I use host groups as well (and moving up the tree for parameters,) and those all seem to work pretty well. I am going to have to get PXE booting working one of these days.
That is “normal” behaviour. The redhat.repo file is autocreated by subscription-manager.
Have you tried disabling auto-attach for the activation-key? hammer activation-key update --auto-attach no --name CentOS7_Full should do the trick. Then resubscribe the system with the updated key.
If that still does not work, please provide output for the following commands:
subscription-manager status
subscription-manager identity
subscription-manager list --available
subscription-manager list --consumed
Ok, so everything seems to be working as expected. I didn’t have to disable the auto attach and when I looked this morning all repos were in the redhat.repo file. Is it recommended to remove auto attach for the keys? What’s the best way to add a new reopo to a host when the activation key gets a new subscription? Re-register with --force?
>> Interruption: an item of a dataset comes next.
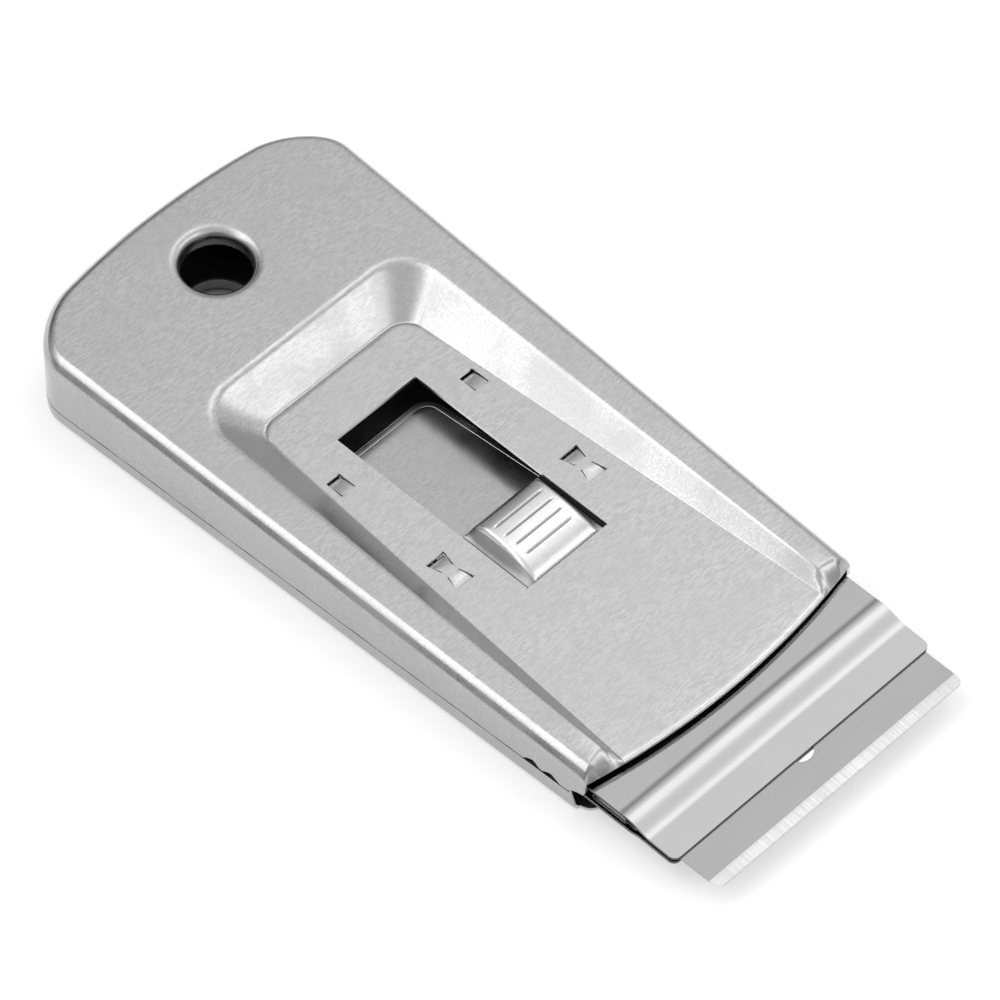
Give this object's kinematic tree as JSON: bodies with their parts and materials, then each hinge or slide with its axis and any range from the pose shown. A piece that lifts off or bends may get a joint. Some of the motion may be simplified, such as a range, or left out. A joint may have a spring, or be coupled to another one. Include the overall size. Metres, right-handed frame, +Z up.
{
  "type": "razor blade scraper",
  "caption": "Pocket scraper of pressed sheet metal: a sprung thumb slide pushes a single-edge blade out of a flat tapered handle that has a hang hole.",
  "frame": {"origin": "on the flat underside of the handle, in the middle of the overall length and width, with the blade out", "axes": "+X from the hang hole towards the cutting edge, +Y to the far side of the picture, +Z up out of the face with the window"},
  "size_m": [0.108, 0.0464, 0.0109],
  "materials": {
    "top_shell": "satin, fine grain",
    "bottom_shell": "satin, fine grain",
    "holder_plates": "polished",
    "thumb_button": "bright, lightly worn",
    "blade": "rolled strip with a ground edge",
    "blade_spine": "rolled strip",
    "rivets": "satin",
    "leaf_spring": "spring steel"
  },
  "bodies": {
    "body": {"top_shell": "top_shell", "bottom_shell": "bottom_shell"},
    "carrier": {"clamp_plate": "holder_plates", "base_plate": "holder_plates", "holder_rivet_near": "rivets", "holder_rivet_far": "rivets", "leaf_spring": "leaf_spring", "blade": "blade", "blade_spine": "blade_spine"},
    "button": {"thumb_button": "thumb_button"}
  },
  "joints": [
    {"name": "carrier_slide", "type": "slide", "parent": "body", "child": "carrier", "axis": [1, 0, 0], "range_m": [-0.0194, 0]},
    {"name": "button_press", "type": "slide", "parent": "carrier", "child": "button", "axis": [0, 0, -1], "range_m": [0, 0.0003], "stiffness_N_per_m": 2000, "springref_m": -0.0005, "deforming": ["leaf_spring"]}
  ]
}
That’s funny. Using the methodology I described above, /etc/yum.repos.d/redhat.repo is populated with descriptions of all repositories visible through a lifecycle environment (disabled as appropriate by overrides in activation keys.)
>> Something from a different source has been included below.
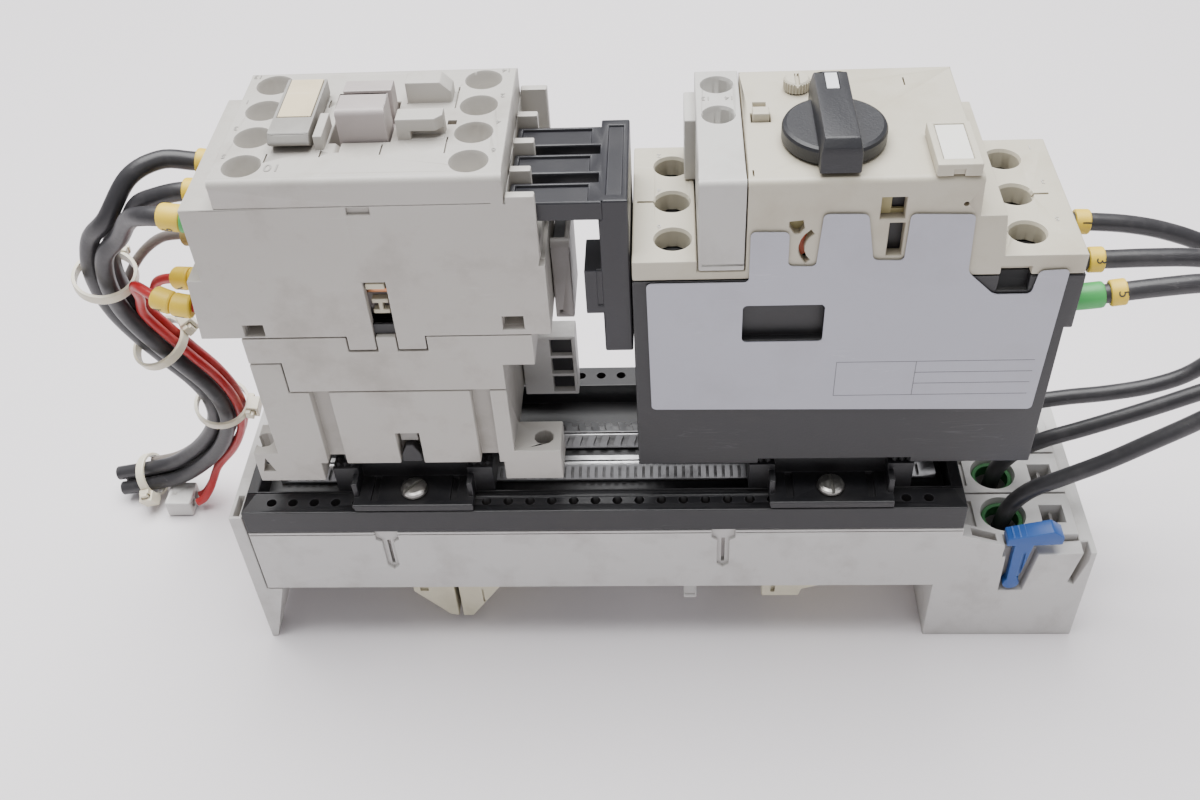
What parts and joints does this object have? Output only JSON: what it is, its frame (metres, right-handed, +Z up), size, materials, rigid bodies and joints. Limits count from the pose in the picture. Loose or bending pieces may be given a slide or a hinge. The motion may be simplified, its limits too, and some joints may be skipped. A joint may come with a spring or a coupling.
{
  "type": "motor starter",
  "caption": "Motor starter: a contactor and a rotary motor-protection breaker joined by a link module on a busbar adapter, with its wires.",
  "frame": {"origin": "bottom centre of the box of the adapter and its two devices, on the face it stands on", "axes": "+X along the adapter towards the outgoing terminals, +Y to its rear edge, +Z up through the devices' front covers"},
  "size_m": [0.3263, 0.0633, 0.158],
  "materials": {
    "warm_grey": "satin moulded plastic",
    "pale_grey": "satin moulded plastic",
    "pink_grey": "satin moulded plastic",
    "cream": "satin moulded plastic",
    "beige": "satin moulded plastic",
    "charcoal": "dull black moulded plastic",
    "silver_label": "printed foil label, left blank",
    "blue": "satin moulded plastic",
    "aluminium": "milled",
    "zinc": "bright zinc plate",
    "steel": "plain steel",
    "copper": "bare copper, between brass and copper in colour",
    "black_wire": "soft insulation",
    "red_wire": "soft insulation",
    "grey_wire": "soft insulation",
    "nylon": "translucent natural nylon"
  },
  "bodies": {
    "adapter": {"adapter_trunk": "pale_grey", "end_plate": "pale_grey", "outgoing_terminal_1": "pale_grey", "outgoing_terminal_2": "pale_grey", "outgoing_terminal_3": "pale_grey", "centre_fin": "pale_grey", "coil_terminal_plug": "pale_grey", "auxiliary_connector": "pale_grey", "auxiliary_block": "pale_grey", "breaker_tag": "pale_grey", "wire_end_connector": "pale_grey", "adapter_cover": "charcoal", "rail_carrier_left": "charcoal", "rail_carrier_right": "charcoal", "coil": "charcoal", "breaker_base": "charcoal", "link_module": "charcoal", "toothed_track_front": "aluminium", "toothed_track_rear": "aluminium", "carrier_screw_left": "zinc", "carrier_screw_right": "zinc", "busbar_hook": "cream", "contact_foot": "cream", "contactor_tag": "cream", "contactor_base": "warm_grey", "magnet_frame": "warm_grey", "contact_housing": "warm_grey", "front_cover": "warm_grey", "magnet_core": "steel", "return_spring": "steel", "trip_coil_1": "copper", "trip_coil_2": "copper", "trip_coil_3": "copper", "breaker_cover": "beige", "rating_label": "silver_label", "line_wire_1": "black_wire", "line_wire_3": "black_wire", "line_wire_5": "black_wire", "load_wire_2": "black_wire", "load_wire_4": "black_wire", "load_wire_6": "black_wire", "coil_wire_a": "red_wire", "coil_wire_b": "red_wire", "coil_wire_c": "grey_wire", "cable_tie_1": "nylon", "cable_tie_2": "nylon", "cable_tie_3": "nylon", "cable_tie_4": "nylon"},
    "contact_carrier": {"contact_carrier": "pink_grey", "armature": "steel", "moving_bridge_1": "copper", "moving_bridge_2": "copper", "moving_bridge_3": "copper", "moving_bridge_4": "copper"},
    "knob": {"knob": "charcoal"},
    "switch_slide": {"switch_slide": "charcoal"},
    "test_button": {"test_button": "beige"},
    "current_dial": {"current_dial": "beige"},
    "release_lever": {"release_lever": "blue"},
    "busbar_latch": {"busbar_latch": "cream"}
  },
  "joints": [
    {"name": "carrier_press", "type": "slide", "parent": "adapter", "child": "contact_carrier", "axis": [0, 0, -1], "range_m": [0, 0.005], "stiffness_N_per_m": 700, "springref_m": -0.004, "deforming": ["return_spring"]},
    {"name": "knob_turn", "type": "hinge", "parent": "adapter", "child": "knob", "pos_m": [0.0376, -0.0075, 0.148], "axis": [0, 0, -1], "range_deg": [0, 90]},
    {"name": "switch_travel", "type": "slide", "parent": "adapter", "child": "switch_slide", "axis": [1, 0, 0], "range_m": [0, 0.004]},
    {"name": "test_press", "type": "slide", "parent": "adapter", "child": "test_button", "axis": [0, 0, -1], "range_m": [0, 0.0015], "stiffness_N_per_m": 300, "springref_m": -0.002},
    {"name": "dial_turn", "type": "hinge", "parent": "adapter", "child": "current_dial", "pos_m": [0.0315, 0.0135, 0.148], "axis": [0, 0, 1], "range_deg": [0, 270]},
    {"name": "latch_slide", "type": "slide", "parent": "adapter", "child": "busbar_latch", "axis": [1, 0, 0], "range_m": [0, 0.0025], "stiffness_N_per_m": 800, "springref_m": -0.002},
    {"name": "lever_pull", "type": "hinge", "parent": "adapter", "child": "release_lever", "pos_m": [0.092, -0.0258, 0.0225], "axis": [0, 1, 0], "range_deg": [0, 6.1]}
  ],
  "couplings": [
    {"joint": "knob_turn", "follows": "switch_travel", "rad_per_m": 392.69},
    {"joint": "lever_pull", "follows": "latch_slide", "rad_per_m": 41.88}
  ]
}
-rw-r--r--. 1 root root 8475 Mar 17 09:53 redhat.repo
As I mentioned I am missing experience with CentOS via Katello. For RHEL it is recommended to leave it on and if you don’t experience any further problems with it, you can leave it on I would suppose.
Sorry, I was probably unprecise here: What I meant is that the file is there, even if the system is not correctly subscribed and has no repos available. In that case, it is normal that it’s empty.
That is an option, but probably not the best one.
My recommendation would be to nuse subscription-manager attach --pool poolid.
You can get the poolid from one of your systems via subscription-manager list --available. As long as you are not using RedHat Virtual Datacenter/Per-Hypervisor Licences, the poolid should be the same for all systems. So for CentOS or third-party/custom repositories, that should be the case.